DETAIL AND TENSE ATMOSPHERE

The attention to detail and atmosphere in a crime fiction is very much a feature of the genre.

The clues must be woven into the fabric of the text.

Many crime fictions, especially the hard-boiled texts, work to sustain a dark, action-oriented atmosphere.

Descriptions which are beautiful, shiny and/or new can often be even less trustworthy since the facade is so at odds with what the audience comes to see as the real world of human existence.

 

LANGUAGE

Dialogue is important as this is how many of the clues are given and inconsistencies are revealed and exploded. In written texts, description is essential to character development and atmosphere creation but this is another way the composer can subtly plant clues for the audience.

 

Once again the hard-boiled texts offer clear conventions. The fact that the detectives are action orientated and colourful characters is reflected in their language.

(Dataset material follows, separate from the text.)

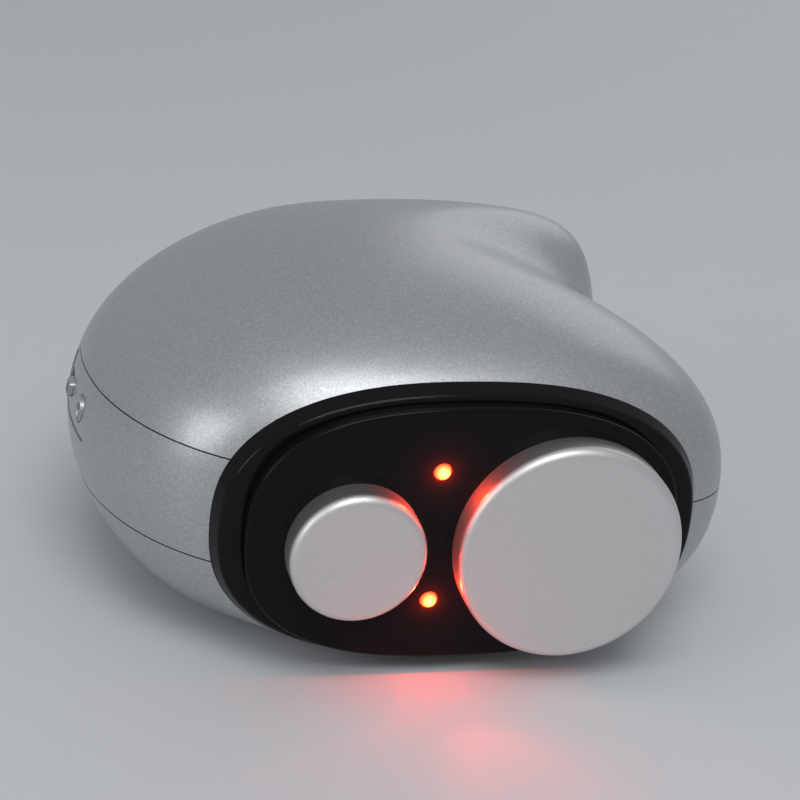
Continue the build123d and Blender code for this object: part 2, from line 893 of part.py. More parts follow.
with BuildPart() as control_panel:
    add(bezel_block)
    add(form(control_sunk), mode=Mode.INTERSECT)
    add(control_rim.part)
    add(form(flange_low), mode=Mode.SUBTRACT)
    add(control_posts.part)
    for place in button_places:
        add(button_prism(place, button_radius + button_play), mode=Mode.SUBTRACT)
    with BuildSketch(control_board_plane):
        with Locations((-control_post_x, 0), (control_post_x, 0)):
            Circle(pilot_radius)
    extrude(amount=boss_depth, mode=Mode.SUBTRACT)
control_panel.part.label = "control_panel"

button_parts = []
for name, place in zip(("button_minus", "button_mode", "button_plus"), button_places):
    with BuildPart() as button:
        add(skin(button_prism(place, button_radius), -button_proud, cap_low))
        add(skin(button_prism(place, button_radius + button_collar), flange_low + button_play, cap_low))
        with BuildSketch(control_board_plane.offset(nub_rise)):
            with Locations((place * button_pitch, 0)):
                Circle(plunger_radius)
        extrude(amount=nub_height + button_collar_thickness)
    button.part.label = name
    button_parts.append(button.part)

with BuildPart() as button_switches:
    for place in button_places:
        with BuildSketch(control_board_plane):
            with Locations((place * button_pitch, 0)):
                Rectangle(switch_size, switch_size)
        extrude(amount=switch_height)
        with BuildSketch(control_board_plane.offset(switch_height)):
            with Locations((place * button_pitch, 0)):
                Circle(plunger_radius)
        extrude(amount=plunger_proud)
button_switches.part.label = "button_switches"

with BuildPart() as control_board:
    with BuildSketch(control_board_plane):
        RectangleRounded(rim_length - 2 * fit, control_board_width, board_corner)
        with Locations((-control_post_x, 0), (control_post_x, 0)):
            Circle(small_screw_radius + fit, mode=Mode.SUBTRACT)
    extrude(amount=-board_thickness)
control_board.part.label = "control_board"

control_screw_seats = []
for side in (-1, 1):
    seat = control_board_plane.offset(-board_thickness)
    spot = seat.origin + seat.x_dir * (side * control_post_x)
    control_screw_seats.append(Plane(origin=spot, x_dir=seat.x_dir, z_dir=-seat.z_dir))
control_board_screws = screws(
    control_screw_seats, small_screw_radius, board_thickness + boss_depth - fit,
    small_screw_head_radius, small_screw_head,
)
control_board_screws.label = "control_board_screws"

# The plate on the left flank with the charging socket and the power slider
socket_y = plate_front_y + socket_from_end
slider_y = plate_front_y + slider_from_end
slot_length = slider_length + slider_travel + 2 * button_play
slot_height = slider_height + 2 * button_play

plate_block = flank_prism(plate_middle_y, plate_middle_z, plate_length, plate_height, plate_corner)
rim_block = flank_prism(plate_middle_y, plate_middle_z + plate_flange / 2, plate_length + 2 * plate_flange,
                        plate_height + plate_flange, plate_corner)
with BuildPart() as side_plate:
    add(skin(plate_block, plate_sunk, plate_back))
    add(skin(rim_block, wall + fit, plate_back))
    add(flank_prism(slider_y, socket_z, slot_length, slot_height, slider_corner + button_play),
        mode=Mode.SUBTRACT)
    with BuildSketch(Plane.YZ.offset(left_x - over)):
        with Locations((socket_y, socket_z)):
            Circle(socket_nose_radius + fit)
    extrude(amount=plate_depth, mode=Mode.SUBTRACT)
side_plate.part.label = "side_plate"

socket_face_x = left_x + plate_sunk + socket_sunk
socket_body_x = left_x + plate_back + socket_body_gap
with BuildPart() as charge_socket:
    with BuildSketch(Plane.YZ.offset(socket_body_x)):
        with Locations((socket_y, socket_z)):
            Rectangle(socket_width, socket_height)
    extrude(amount=socket_length)
    with BuildSketch(Plane.YZ.offset(socket_face_x)):
        with Locations((socket_y, socket_z)):
            Circle(socket_nose_radius)
    extrude(amount=socket_body_x - socket_face_x)
    with BuildSketch(Plane.YZ.offset(socket_face_x)):
        with Locations((socket_y, socket_z)):
            Circle(socket_bore_radius)
    extrude(amount=socket_bore_depth, mode=Mode.SUBTRACT)
charge_socket.part.label = "charge_socket"

slider_rest_y = slider_y - slider_travel / 2
knob_block = flank_prism(slider_rest_y, socket_z, slider_length, slider_height, slider_corner)
foot_block = flank_prism(slider_rest_y, socket_z, slider_length + 2 * slider_flange,
                         slider_height + 2 * slider_flange, slider_flange)
with BuildPart() as power_slider:
    add(skin(knob_block, -slider_proud, slider_low))
    add(skin(foot_block, slider_flange_top, slider_low))
power_slider.part.label = "power_slider"

with BuildPart() as slide_switch:
    with BuildSketch(Plane.XY.offset(side_board_top)):
        with Locations((switch_x + slide_switch_depth / 2, slider_y)):
            Rectangle(slide_switch_depth, slide_switch_length)
    extrude(amount=slide_switch_height)
slide_switch.part.label = "slide_switch"

with BuildPart() as side_board:
    with BuildSketch(Plane.XY.offset(side_board_low)):
        with Locations((side_board_end + side_board_depth / 2, plate_middle_y)):
            Rectangle(side_board_depth, side_board_length)
        with Locations(*[(bracket_screw_x, place) for place in bracket_places]):
            Circle(small_screw_radius + fit, mode=Mode.SUBTRACT)
    extrude(amount=board_thickness)
side_board.part.label = "side_board"

side_board_screws = screws(
    [Plane(origin=(bracket_screw_x, place, side_board_top), z_dir=(0, 0, 1)) for place in bracket_places],
    small_screw_radius, board_thickness + bracket_height - fit, small_screw_head_radius, small_screw_head,
)
side_board_screws.label = "side_board_screws"

pieces = [
    top_cover.part, middle_band.part, bottom_cover.part, rubber_feet.part, case_screws,
    face_collar.part, face_panel.part, clamp_frame.part, clamp_screws, *electrodes,
    electrode_studs.part, stud_washers.part, stud_terminals.part, stud_nuts.part,
    *lamp_parts, lamp_board.part, lamp_board_screws, battery_pad.part, battery_pack.part,
    main_board.part, main_board_screws, transformer_core.part, transformer_coil.part,
    capacitors.part, controller_chip.part, lead_headers.part, *lead_parts,
    control_panel.part, *button_parts, button_switches.part, control_board.part, control_board_screws,
    side_plate.part, charge_socket.part, power_slider.part, slide_switch.part,
    side_board.part, side_board_screws,
]
os.makedirs("parts", exist_ok=True)
for piece in pieces:
    export_step(piece, f"parts/{piece.label}.step")
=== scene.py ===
"""Dresses the massager's frame in its finishes and sets the studio round it."""

import json
from math import cos, pi, radians, sin

import bmesh
import bpy
from bpy.props import FloatProperty, FloatVectorProperty, PointerProperty
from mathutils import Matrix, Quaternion, Vector
from mathutils.bvhtree import BVHTree


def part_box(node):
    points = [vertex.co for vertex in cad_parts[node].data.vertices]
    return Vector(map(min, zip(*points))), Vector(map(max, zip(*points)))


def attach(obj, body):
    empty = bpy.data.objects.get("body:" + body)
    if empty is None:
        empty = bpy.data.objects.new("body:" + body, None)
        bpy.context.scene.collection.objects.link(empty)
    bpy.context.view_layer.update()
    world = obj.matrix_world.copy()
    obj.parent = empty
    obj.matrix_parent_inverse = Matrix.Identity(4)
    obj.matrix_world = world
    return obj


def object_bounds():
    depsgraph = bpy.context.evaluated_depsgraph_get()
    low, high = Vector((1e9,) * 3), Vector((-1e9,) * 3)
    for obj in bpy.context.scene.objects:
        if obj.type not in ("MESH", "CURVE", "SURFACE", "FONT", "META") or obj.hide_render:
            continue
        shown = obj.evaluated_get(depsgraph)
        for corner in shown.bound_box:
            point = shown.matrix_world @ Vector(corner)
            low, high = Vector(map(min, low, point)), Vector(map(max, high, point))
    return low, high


bl_info = {
    "name": "Massager dresser",
    "version": (1, 0, 0),
    "blender": (4, 5, 0),
    "location": "View3D > Sidebar > Massager",
    "description": "Gives a palm-held massager its finishes, button marks and studio",
    "category": "Object",
}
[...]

Their language is stripped of social niceties and 'fillers' and is instead concise, pragmatic and often contains dry wit.

Language in contemporary crime fiction texts varies greatly.

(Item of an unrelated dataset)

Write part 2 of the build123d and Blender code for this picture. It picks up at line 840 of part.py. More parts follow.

Many focus intently on setting descriptions to build character and atmosphere. This often involves poetic language.

The audience must not be allowed to drift off or they will miss the clues. Thus description is generally not allowed to halt the run of the story.

 

There are common language feature of 'cosy' mystery stories. Intuitionists are full of polite formal dialogue that seems somewhat stilted. Stoppard, in 'The Real Inspector Hound', shows he finds the detectives of such texts to be overly formal, questioning and overly dramatic. He lampoons these features by Hound's exaggerated language. Hound asks questions continually and repeatedly asserts his authority, ordering everyone around.

 

OFTEN PART OF A SERIES

Crime fiction is one fo the genres where series creation is very common. The means the sleuth; amateur or professional is featured in another text investigating another crime.